Mütevazi bir ailenin dört çocuğundan biriydi yılların öğretmeni. Annesi Anadolu kadınını tüm özelliklerini taşırdı; sessiz ve sakin. Erine bağlı, saygıda ve sevgide hiç kusur etmeyen, kızlarını “Cumhuriyet Kızları” olarak yetiştirmek için varını yoğunu ortaya döken, eli öpülesi bir kadın.
Baba dağ gibi, sırtını yasladığın, umudun yeşermesi için kız-erkek fark etmeden, birey haklarını koruyan babaların hası bir baba. Gözlerinin çakırlığı, saçlarının ipek gibi oluşu, gençliğinde kızların rüyasını süslermiş. Ama O, Lütfiye kızı eş olarak seçmiş ve çok da mutlu olmuşlar. Dört çocuğu mutluluklarının meyvesi gibiymiş. En büyüğünden, en küçüğüne kadar sevgiyle kucaklarmış eşler. Hiç ama hiç kem söz söylememişler yavrularına…
Kızların en küçüğü Dil Tarih Coğrafya Fakültesi’ne gitmiş. Ders görülen amfilerde en önde oturan, hiçbir dersi kaçırmayan, çalışkan bir öğrenciymiş küçük kız. Zamanında okulunu bitirmiş, Afyon’a atanmış. Babasında bir sevinç, bir gurur, bir mutluluk tarifi imkansız!… “Haydi bin faytona!” demiş. “Hayır olmaz, ben kendim giderim” dediyse de ikna edememiş babasını küçük kız. Baba bir türkü tutturmak istemiş, küçük kız engel olmuş “Burası şehir, uluorta türkü söylenmez ki” deyip, söyletmemiş babasını!
Okulun önüne geldiklerinde baba “Haydi geldik! Sen dersini bitirince buraya gel, ben beklerim.” Kızının ardından uzun uzun bakmış, sonra ellerini açarak “Şükretmiş Allah’a “Kız müdürün kapısı önüne gelmiş, içerinin kalabalık olduğunu görmüş, cesaret edip de içeri girmemiş. İçeride bulunanlar birer, ikişer çıkmışlar. En sonunda müdür çıkmış, kapının önünde bekleyeni görünce “Kızım, zil çaldı sen dersine niye girmedin, haydi bakayım sınıfa” deyince; “Ben yeni atanan öğretmenim” diyememiş, ayrılmış kapının önünden.
Okulun önünde babasını bekler görünce “Bu saatte dersim yokmuş” deyip eve dönmüşler. Sonra kendi kendine okula gidip gelmiş küçük kız.
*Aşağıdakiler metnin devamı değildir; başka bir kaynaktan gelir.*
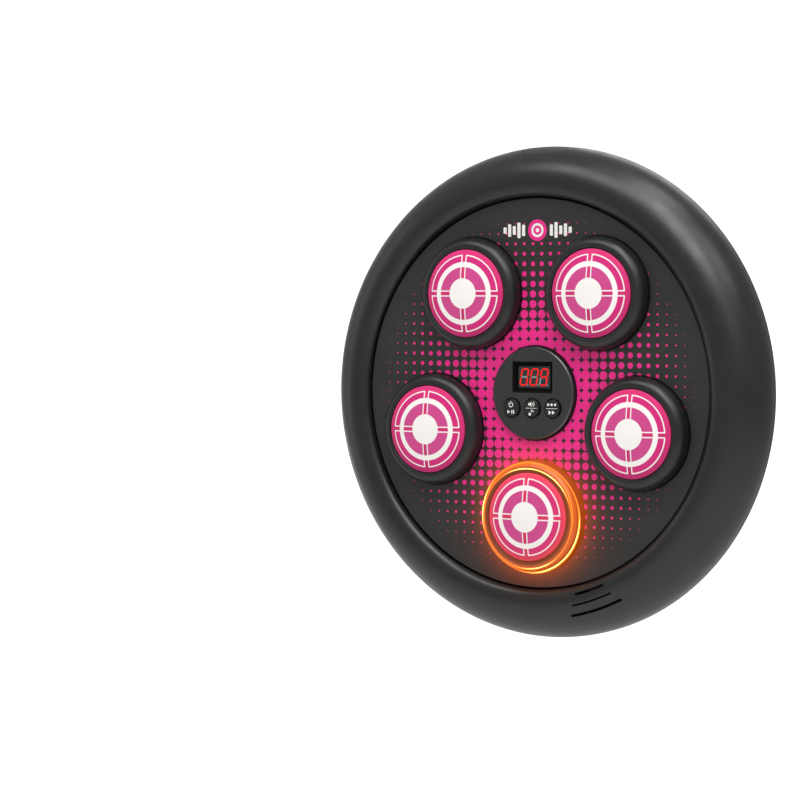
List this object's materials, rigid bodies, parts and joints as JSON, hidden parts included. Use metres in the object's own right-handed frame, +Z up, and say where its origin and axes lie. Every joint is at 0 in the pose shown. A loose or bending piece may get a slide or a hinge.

Kimi zaman öğrenciler çok kızdırmışlar öğretmenlerini. Her zaman sinirlerine hakim olmuş. Kendi öğrenciliği gelmiş hep aklına, yutkunmuş, bir şey söyleyememiş onlara. Müdür Yardımcısı olmuş, müdürün değil, öğrencilerin yardımcısı olmuş sanki! Onların hatalarına hoş görüyle bakmış. Dertlerini dinlemiş, çözümler üretmiş…
Öğretmen, elleriyle alın yazımızı yazar sanki. Kop koyu karanlıkları bilgisiyle aydınlatır. Yüreklerinde ne kötülük, ne karamsarlık, ne de kin bulunur. Sevgiyle, iyilikle, bilimle doludur onun yüreği.
Benim de öğretmenim olan küçük kız, öğretmen değince bende şu nitelikleri uyandırır:
Baktığı zaman berrak görür benim öğretmenim.
Dinlediklerini iyi duyar benim öğretmenim.
Görünüşü çok sıcaktır öğretmenimin.
Davranışları saygı yüklüdür benim öğretmenimin.
Konuşmaları doğrudur. Yalan söylemez, aldatmaz insanları.
İşlerini hep ciddi yapar öğretmenim.
Adaletli düşünür her zaman.
Sevgiyi en çok O, verir öğrencilerine.
Bu sene 24 Kasım’da öğretmenimizle beraber olacağız “Polis Moral Eğitim Merkezi’nde.” Tabi diğer öğretmenlerimizde olacak… Hep beraber çok mutlu olacağız. Onlar, yılların öğretmenleri. Uzak illerden gelen arkadaşlar, sağ olsunlar, var olsunlar.